**Records shown:**
^^^^^^^^

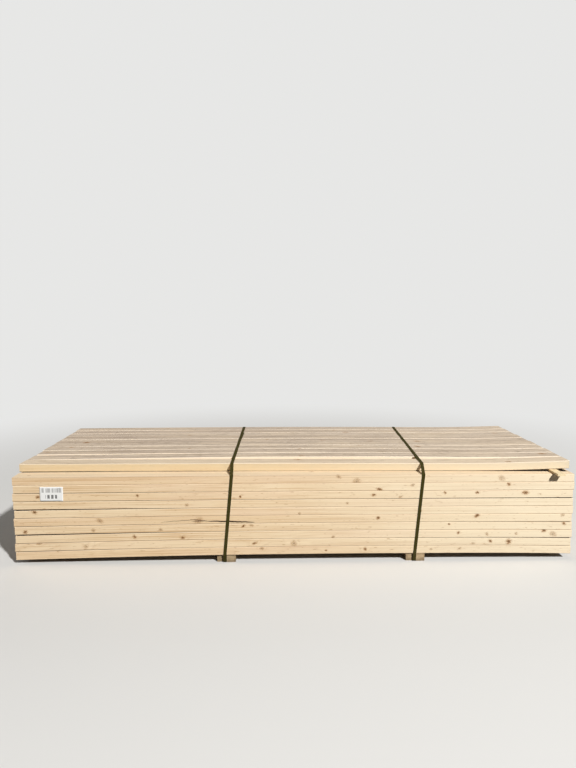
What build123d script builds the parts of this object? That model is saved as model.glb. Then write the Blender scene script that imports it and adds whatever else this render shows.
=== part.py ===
"""Strapped stack of framing lumber, standing on two pairs of runners.

Ten full courses of 2x4 studs lie flat, with a narrower top course on them. The studs
sag past the runners and crown a little between them, the bottom course most. A thin
lath lies across the stack under the top course and lifts its right end. Two plastic
straps go round everything, runners included, and each ends in a short tail that is
welded on itself. A paper tag is fixed to the front.

While the pieces are built, X runs along the studs from the middle of their length,
Y runs back from the front face of the courses, and Z is up from the ground. The
finished stack is then centred on its origin. Sizes are in millimetres.
"""
import os
from math import hypot

from build123d import *

# Studs
BOARD_LENGTH = 2657.0
BOARD_WIDTH = 89.0
BOARD_THICKNESS = 38.5
EASED_EDGE = 2.5
END_STAGGER = 3.0

# Full courses
FULL_COURSES = 10
BOARDS_PER_COURSE = 12
BOARD_GAP = 0.8
SEAT_GAP = 0.3

# Sag of each course's ends below its seats on the runners, bottom course first, and the
# share of it that a course has halfway out
LEFT_SAGS = (15.5, 13.5, 12.0, 8.5, 7.5, 6.5, 3.5, 3.2, 3.0, 2.8)
RIGHT_SAGS = (8.4, 7.8, 5.5, 5.0, 3.2, 2.8, 2.4, 0.8, 0.6, 0.5)
BOTTOM_CROWN = 1.9
LEFT_MIDWAY_SHARE = 0.38
RIGHT_MIDWAY_SHARE = 0.27

# Top course: the front edge of each board at the left and at the right end, and how far
# each board bows back between them, most of it right of the middle
TOP_BOARDS = 10
TOP_LEDGE_LEFT = 92.0
TOP_LEDGE_RIGHT = 48.0
TOP_GAPS_LEFT = (4.0, 16.0, 1.5, 1.2, 1.0, 1.0, 1.0, 1.0, 1.0)
TOP_GAPS_RIGHT = (9.0, 3.0, 4.0, 4.0, 2.0, 2.0, 1.5, 1.5, 1.0)
TOP_BOWS = (13.0, 58.0, 52.0, 50.5, 49.0, 48.0, 47.2, 46.5, 45.9, 45.5)
BOW_SKEW = 0.35

# Lath under the right end of the top course
LATH_WIDTH = 38.0
LATH_THICKNESS = 9.5
LATH_OVERHANG = 40.0
LATH_FROM_END = 62.5
LATH_LENGTH = 1100.0
LIFT_RUN = 450.0

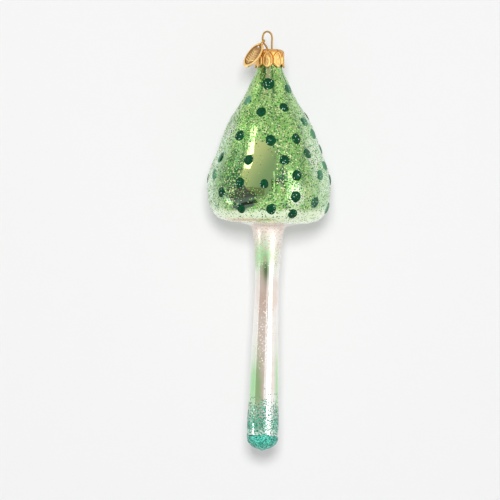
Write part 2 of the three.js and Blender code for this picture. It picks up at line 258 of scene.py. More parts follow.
# %% [markdown]
# ## Turned shapes
#
# Glass, cap and coat are round, so each starts as an outline that is spun about the Z axis. The
# spin gives an exact body of revolution, and a formula then moves its vertices to press in the
# flutes or the petals. `finish_piece` turns the result into an object that rides on its body.


# %% Spinning an outline
def corners(work):
    """The vertices of a bmesh as rows of an array."""
    return np.array([vert.co for vert in work.verts])


def turned(outline, steps):
    """Spins (radius, z) points about Z. The first vertex of each row is in front, at -Y."""
    work = bmesh.new()
    row = [work.verts.new((0, -radius, z)) for radius, z in outline]
    edges = [work.edges.new(pair) for pair in zip(row, row[1:])]
    bmesh.ops.spin(
        work, geom=row + edges, cent=(0, 0, 0), axis=(0, 0, 1), angle=math.tau, steps=steps,
        use_merge=True,
    )
    bmesh.ops.remove_doubles(work, verts=work.verts, dist=1e-5)
    bmesh.ops.recalc_face_normals(work, faces=work.faces)
    return work


def reshape(work, place):
    """Moves each vertex to where place says, from arrays of its radius, turn and z."""
    x, y, z = corners(work).T
    for vert, point in zip(work.verts, place(np.hypot(x, y), np.arctan2(x, -y), z)):
        vert.co = point


def smoothstep(value, low, high):
    share = np.clip((value - low) / (high - low), 0, 1)
    return share * share * (3 - 2 * share)


def bell(value, centre, width):
    return np.exp(-(((value - centre) / width) ** 2))


# %% Finishing a piece
def as_mesh(name, work):
    """The mesh of a bmesh, which is then freed."""
    mesh = bpy.data.meshes.new(name)
    work.to_mesh(mesh)
    work.free()
    return mesh


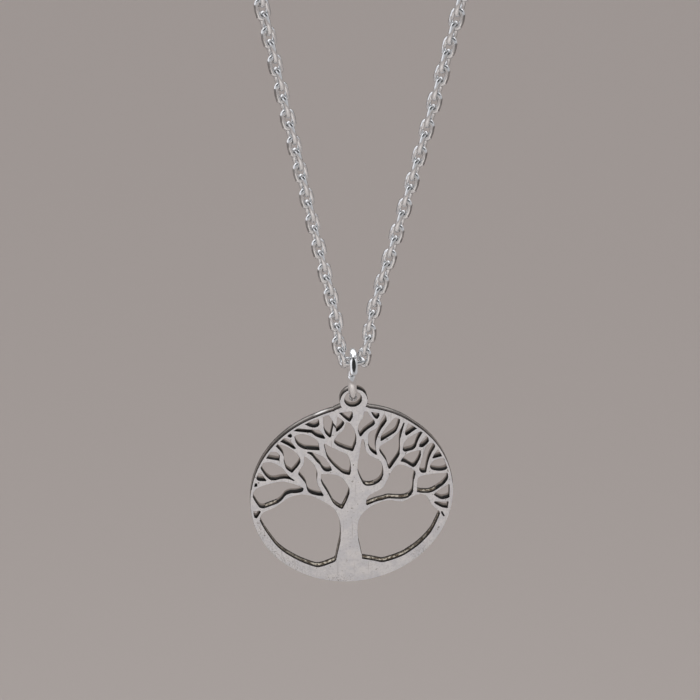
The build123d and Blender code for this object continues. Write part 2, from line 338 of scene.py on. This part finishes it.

^^^^^^^^

**Given instruction:**
Go through the material above line by line and copy it exactly.

**Answer to this problem:**
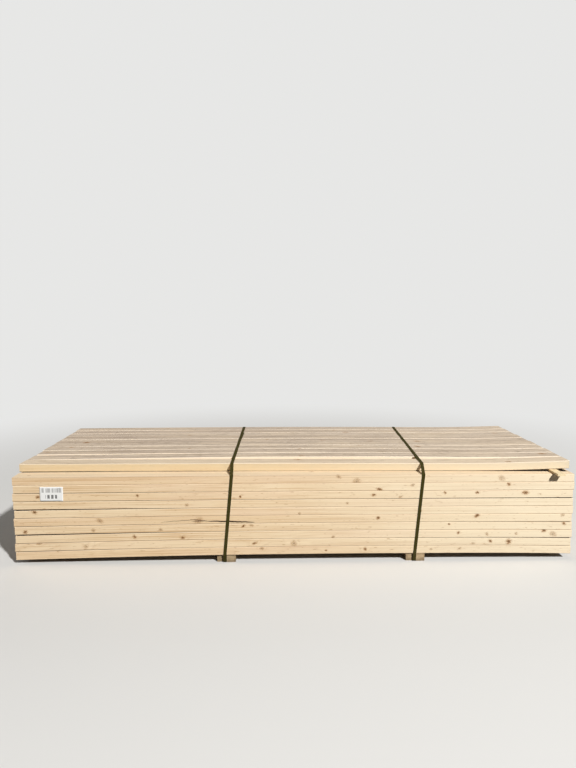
What build123d script builds the parts of this object? That model is saved as model.glb. Then write the Blender scene script that imports it and adds whatever else this render shows.
=== part.py ===
"""Strapped stack of framing lumber, standing on two pairs of runners.

Ten full courses of 2x4 studs lie flat, with a narrower top course on them. The studs
sag past the runners and crown a little between them, the bottom course most. A thin
lath lies across the stack under the top course and lifts its right end. Two plastic
straps go round everything, runners included, and each ends in a short tail that is
welded on itself. A paper tag is fixed to the front.

While the pieces are built, X runs along the studs from the middle of their length,
Y runs back from the front face of the courses, and Z is up from the ground. The
finished stack is then centred on its origin. Sizes are in millimetres.
"""
import os
from math import hypot

from build123d import *

# Studs
BOARD_LENGTH = 2657.0
BOARD_WIDTH = 89.0
BOARD_THICKNESS = 38.5
EASED_EDGE = 2.5
END_STAGGER = 3.0

# Full courses
FULL_COURSES = 10
BOARDS_PER_COURSE = 12
BOARD_GAP = 0.8
SEAT_GAP = 0.3

# Sag of each course's ends below its seats on the runners, bottom course first, and the
# share of it that a course has halfway out
LEFT_SAGS = (15.5, 13.5, 12.0, 8.5, 7.5, 6.5, 3.5, 3.2, 3.0, 2.8)
RIGHT_SAGS = (8.4, 7.8, 5.5, 5.0, 3.2, 2.8, 2.4, 0.8, 0.6, 0.5)
BOTTOM_CROWN = 1.9
LEFT_MIDWAY_SHARE = 0.38
RIGHT_MIDWAY_SHARE = 0.27

# Top course: the front edge of each board at the left and at the right end, and how far
# each board bows back between them, most of it right of the middle
TOP_BOARDS = 10
TOP_LEDGE_LEFT = 92.0
TOP_LEDGE_RIGHT = 48.0
TOP_GAPS_LEFT = (4.0, 16.0, 1.5, 1.2, 1.0, 1.0, 1.0, 1.0, 1.0)
TOP_GAPS_RIGHT = (9.0, 3.0, 4.0, 4.0, 2.0, 2.0, 1.5, 1.5, 1.0)
TOP_BOWS = (13.0, 58.0, 52.0, 50.5, 49.0, 48.0, 47.2, 46.5, 45.9, 45.5)
BOW_SKEW = 0.35

# Lath under the right end of the top course
LATH_WIDTH = 38.0
LATH_THICKNESS = 9.5
LATH_OVERHANG = 40.0
LATH_FROM_END = 62.5
LATH_LENGTH = 1100.0
LIFT_RUN = 450.0

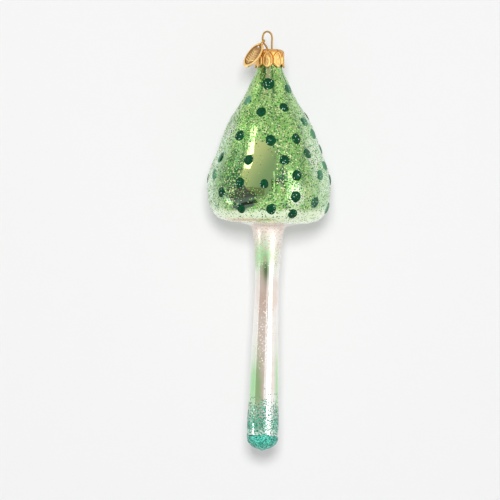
Write part 2 of the three.js and Blender code for this picture. It picks up at line 258 of scene.py. More parts follow.
# %% [markdown]
# ## Turned shapes
#
# Glass, cap and coat are round, so each starts as an outline that is spun about the Z axis. The
# spin gives an exact body of revolution, and a formula then moves its vertices to press in the
# flutes or the petals. `finish_piece` turns the result into an object that rides on its body.


# %% Spinning an outline
def corners(work):
    """The vertices of a bmesh as rows of an array."""
    return np.array([vert.co for vert in work.verts])


def turned(outline, steps):
    """Spins (radius, z) points about Z. The first vertex of each row is in front, at -Y."""
    work = bmesh.new()
    row = [work.verts.new((0, -radius, z)) for radius, z in outline]
    edges = [work.edges.new(pair) for pair in zip(row, row[1:])]
    bmesh.ops.spin(
        work, geom=row + edges, cent=(0, 0, 0), axis=(0, 0, 1), angle=math.tau, steps=steps,
        use_merge=True,
    )
    bmesh.ops.remove_doubles(work, verts=work.verts, dist=1e-5)
    bmesh.ops.recalc_face_normals(work, faces=work.faces)
    return work


def reshape(work, place):
    """Moves each vertex to where place says, from arrays of its radius, turn and z."""
    x, y, z = corners(work).T
    for vert, point in zip(work.verts, place(np.hypot(x, y), np.arctan2(x, -y), z)):
        vert.co = point


def smoothstep(value, low, high):
    share = np.clip((value - low) / (high - low), 0, 1)
    return share * share * (3 - 2 * share)


def bell(value, centre, width):
    return np.exp(-(((value - centre) / width) ** 2))


# %% Finishing a piece
def as_mesh(name, work):
    """The mesh of a bmesh, which is then freed."""
    mesh = bpy.data.meshes.new(name)
    work.to_mesh(mesh)
    work.free()
    return mesh


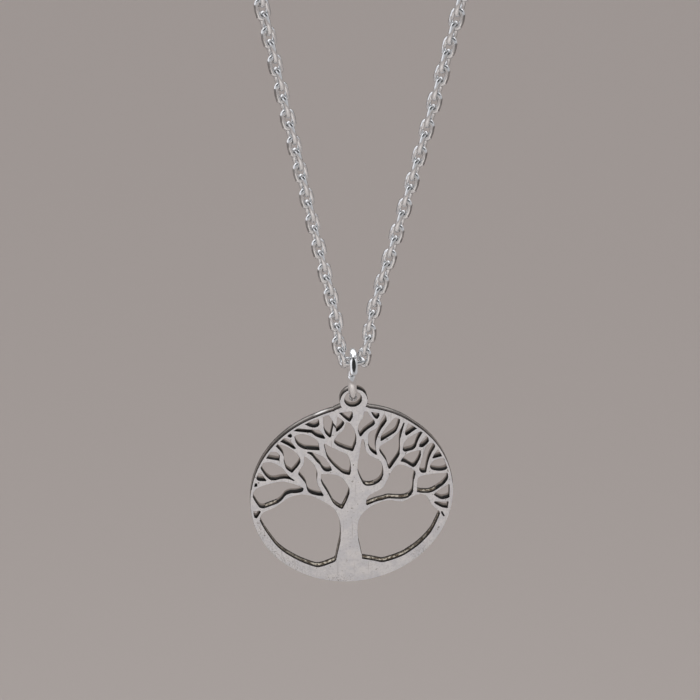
The build123d and Blender code for this object continues. Write part 2, from line 338 of scene.py on. This part finishes it.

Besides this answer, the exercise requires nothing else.